CONSOL Energy also has an accounts receivable securitization facility. The Company negotiated a reduced capacity on this arrangement from $200 million to $125 million during the first quarter of 2014. This facility allows the Company to receive, on a revolving basis, short-term funding and letters of credit. The accounts receivable facility supports sales, on a continuous basis to financial institutions, of eligible trade accounts receivable. CONSOL Energy has agreed to continue servicing the sold receivables for the financial institutions for a fee based upon market rates for similar services. The cost of funds is based on commercial paper or LIBOR rates plus a charge for administrative services paid to financial institutions. At March 31, 2014, eligible accounts receivable totaled approximately $98.5 million. At March 31, 2014, the facility had no outstanding borrowings and $62 million of letters of credit outstanding, leaving $36 million of unused capacity.
CNX Gas' $1.0 billion Senior Secured Credit Agreement expires April 12, 2016. The facility is secured by substantially all of the assets of CNX Gas and its subsidiaries. CNX Gas' credit facility allows for up to $1.0 billion for borrowings and letters of credit. CNX Gas can request an additional $250 million increase in the aggregate borrowing limit amount. Fees and interest rate spreads are based on the percentage of facility utilization, measured quarterly. The facility includes a minimum interest coverage ratio covenant of no less than 3.00 to 1.00, measured quarterly. The interest coverage ratio is calculated as the ratio of Adjusted EBITDA to cash interest expense for CNX Gas and its subsidiaries. The interest coverage ratio was 35.48 to 1.00 at March 31, 2014. The facility also includes a maximum leverage ratio covenant of no more than 3.50 to 1.00, measured quarterly. The leverage ratio is calculated as the ratio of financial covenant debt to twelve-month trailing Adjusted EBITDA for CNX Gas and its subsidiaries. Financial covenant debt is comprised of the outstanding indebtedness and letters of credit, less cash on hand, for CNX Gas and its subsidiaries. Adjusted EBITDA, as used in the covenant calculation, excludes non-cash compensation expenses, non-recurring transaction expenses, gains and losses on the sale of assets, uncommon gains and losses, gains and losses on discontinued operations and includes cash distributions received from affiliates plus pro-rata earnings from material acquisitions. The leverage ratio was 0.42 to 1.00 at March 31, 2014. Covenants in the facility limit CNX Gas' ability to


53



dispose of assets, make investments, pay dividends and merge with another company. The credit facility allows unlimited investments in joint ventures for the development and operation of gas gathering systems and provides for $600 million of loans, advances and dividends from CNX Gas to CONSOL Energy. Investments in CONE are unrestricted. At March 31, 2014, the facility had no outstanding borrowings and $95 million of letters of credit outstanding, leaving $905 million of unused capacity.

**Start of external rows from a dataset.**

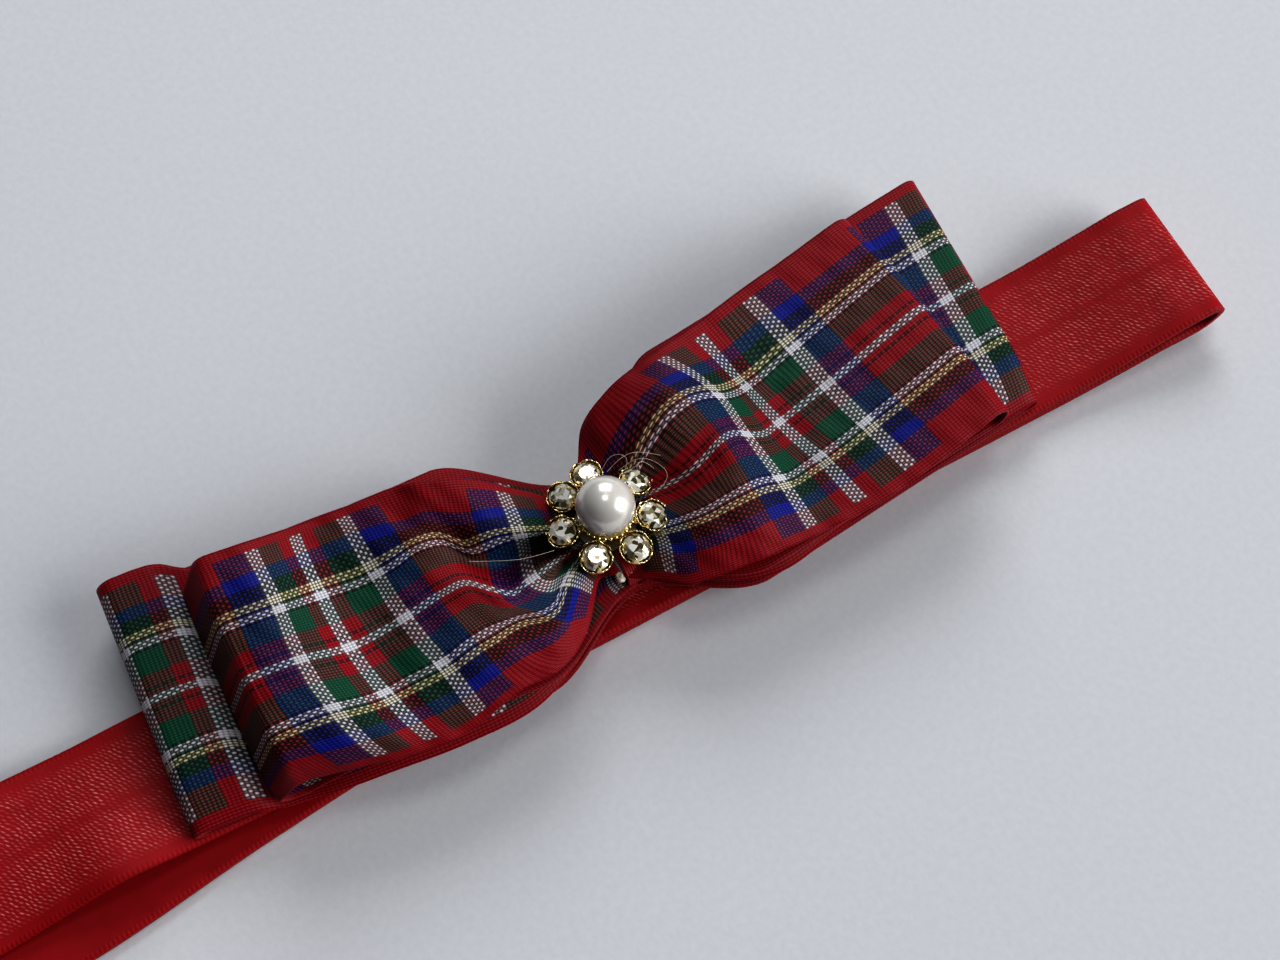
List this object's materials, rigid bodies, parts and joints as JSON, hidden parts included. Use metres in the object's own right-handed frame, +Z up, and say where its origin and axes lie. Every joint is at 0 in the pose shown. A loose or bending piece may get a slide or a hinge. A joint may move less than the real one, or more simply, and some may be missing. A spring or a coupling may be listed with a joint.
{
  "type": "hair bow headband",
  "caption": "Flat double-layer tartan ribbon bow with a pearl and crystal flower at its waist, fixed on a closed loop of red flat elastic.",
  "frame": {"origin": "on the surface that the headband lies on, straight below the bow's waist and on the elastic's centre line", "axes": "+X along the flat headband towards its short end, +Y from the bow's near edge to its far edge, +Z up through the pearl"},
  "size_m": [0.18, 0.0315, 0.0149],
  "materials": {
    "elastic": "woven red elastic with a satin outer face",
    "sewing_thread": "spun polyester thread",
    "tartan_ribbon": "plain-weave tartan ribbon, soft satin sheen",
    "hot_glue": "translucent hot-melt glue",
    "gold_metal": "polished gold-tone plating",
    "pearl": "pearlescent coating",
    "crystal": "foil-backed cut glass"
  },
  "bodies": {
    "root": {"headband_elastic": "elastic", "seam_stitches": "sewing_thread", "lower_loop_ribbon": "tartan_ribbon", "upper_loop_ribbon": "tartan_ribbon", "binding_thread": "sewing_thread", "glue_bow": "hot_glue", "glue_cluster": "hot_glue", "setting_base": "gold_metal", "pearl_cup": "gold_metal", "beaded_collar": "gold_metal", "pearl": "pearl", "stone_cup_1": "gold_metal", "stone_cup_2": "gold_metal", "stone_cup_3": "gold_metal", "stone_cup_4": "gold_metal", "stone_cup_5": "gold_metal", "stone_cup_6": "gold_metal", "stone_cup_7": "gold_metal", "rhinestone_1": "crystal", "rhinestone_2": "crystal", "rhinestone_3": "crystal", "rhinestone_4": "crystal", "rhinestone_5": "crystal", "rhinestone_6": "crystal", "rhinestone_7": "crystal"}
  },
  "joints": []
}
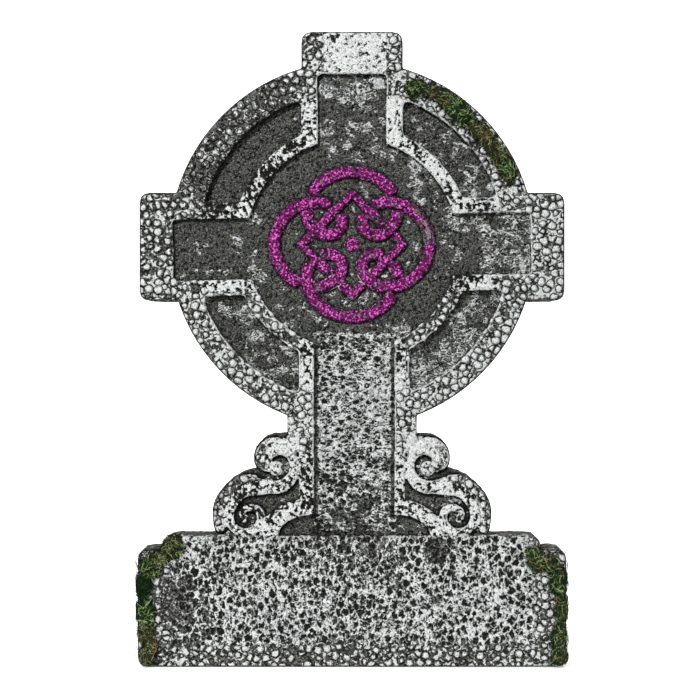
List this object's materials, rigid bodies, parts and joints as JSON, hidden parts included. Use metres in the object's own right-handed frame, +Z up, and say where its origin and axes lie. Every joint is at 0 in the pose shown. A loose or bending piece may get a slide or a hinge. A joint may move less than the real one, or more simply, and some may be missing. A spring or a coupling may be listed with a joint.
{
  "type": "foam tombstone decoration",
  "caption": "Moulded foam yard decoration in the shape of a Celtic cross tombstone: ringed cross with a woven knot, side scrolls, stepped plinth and glued moss.",
  "frame": {"origin": "centre of the flat underside of the plinth", "axes": "+Z up along the shaft of the cross, -Y out of the carved front face, +X towards the right arm as seen from the front"},
  "size_m": [0.3816, 0.049, 0.56],
  "materials": {
    "painted_foam": "charcoal paint on expanded polystyrene foam, dry-brushed in pale grey, with magenta glitter paint on the knot",
    "moss": "dyed dry moss fibres, glued in a thin tangled mat"
  },
  "bodies": {
    "root": {"cross_stone": "painted_foam", "moss_ring": "moss", "moss_plinth_left": "moss", "moss_plinth_right": "moss"}
  },
  "joints": []
}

Uncertainty in the financial markets brings additional potential risks to CONSOL Energy. The risks include declines in our stock price, less availability and higher costs of additional credit, potential counterparty defaults, and commercial bank failures. Financial market disruptions may impact our collection of trade receivables. As a result, CONSOL Energy regularly monitors the creditworthiness of our customers. We believe that our current group of customers are financially sound and represent no abnormal business risk.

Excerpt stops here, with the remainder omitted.